12 Abb. Pr. 186 | The Superior Court of New York City | 1861
—But two of the exceptions taken upon the reference and to the report of the referee, were argued by the counsel for the appellants, and the others are plainly untenable, and were properly overruled.
' The first of these two, marked “ twelfth exception,” in my opinion, should not be sustained. The facts will not warrant an exception. This court has held that one of the plaintiffs offering himself as a witness, and testifying on behalf of the plaintiffs, and having been asked and answered on his direct examination the question, “ What profits have been realized by your firm on each dozen of the article sold ?” was bound, upon the cross-examination, to have answered the question, “In making up your estimates of profits as you have given, what materials do you calculate the cost upon?” The counsel for the plaintiffs has not seen fit to ask the question formerly put, and the counsel for the defendant, therefore, has had no opportunity to invoke the previous ruling of this court by repeating the question then refused to be answered.
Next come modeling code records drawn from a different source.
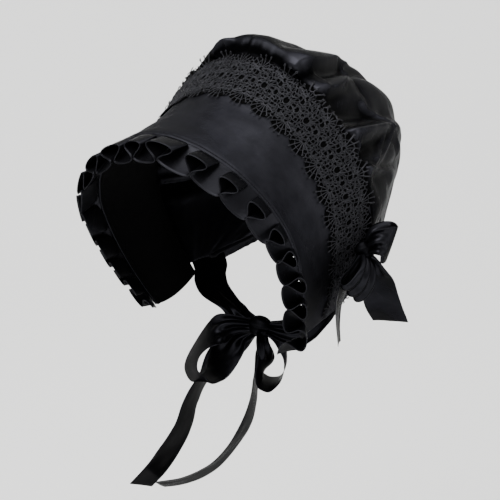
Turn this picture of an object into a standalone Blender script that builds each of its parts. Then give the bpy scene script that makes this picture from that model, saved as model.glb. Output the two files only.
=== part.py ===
"""A black satin bonnet with a stiff brim, a puffed crown, scallop lace, a ruffle and ribbon bows.

Metres, +Z up. The face opening looks towards -Y and the wearer's left is at +X. The sizes below are in
millimetres in the pattern's own frame, whose origin lies midway between the brim's lower front corners.
The finished pieces are moved so that the origin is the head seat, inside the top of the crown.
"""

from collections import namedtuple
from math import cos, pi, radians, sin

import bpy
import numpy as np

MM = 0.001
HEAD_SEAT = np.array([0.0, 80.0, 240.0])

# The three rings that carry the cap. Each is a horseshoe: an arch over the head and two sides that
# come in to the lower corners.
#   y, z       the ring's centre
#   tilt       degrees that its top leans forward
#   half       half its width at the widest
#   rise       height of the arch above the centre
#   drop       length of the sides below the centre
#   corner     half the width between the lower corners
#   squareness exponent of the arch, where 2 is an ellipse and less is more pointed
Ring = namedtuple("Ring", "y z tilt half rise drop corner squareness")
RUFFLE_SEAM = Ring(y=-38.5, z=96.5, tilt=25.6, half=102.5, rise=97.0, drop=94.0, corner=80.0, squareness=1.85)
LACE_FRONT = Ring(y=12.5, z=101.0, tilt=12.0, half=98.5, rise=108.0, drop=85.5, corner=77.5, squareness=1.93)
CROWN_SEAM = Ring(y=46.0, z=118.0, tilt=7.5, half=116.0, rise=118.0, drop=90.5, corner=80.5, squareness=1.7)
ARCH_SHARE = 0.58
LACE_FRONT_PLACE = 0.58

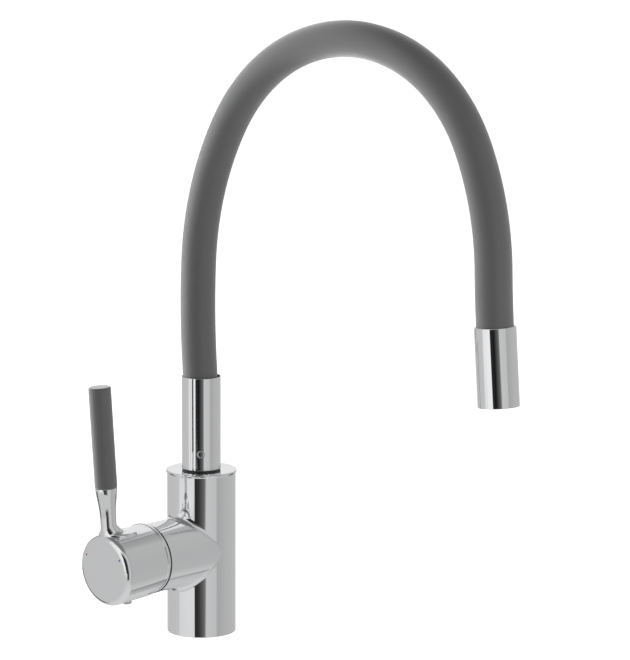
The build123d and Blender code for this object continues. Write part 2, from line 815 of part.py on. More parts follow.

We cannot assume that the question would again be put to the witness, or that the circumstances attendant thereat would produce the former result. It cannot be assumed that the witness, if asked, would not have answered the question. If the plaintiffs’ counsel desired to test the soundness of the rule requiring an answer, the plaintiff should have presented himself in a position similar to that he occupied upon his previous examination, and awaited such order or direction as the referee or the court might make in the premises.
It appearing that none of the exceptions can be sustained, they were properly overruled, and the report confirmed.
The order at special term was correct, and must be affirmed, with costs.
Present, Hoffman, Woodruff, Moncrief, Robertson, and White, JJ.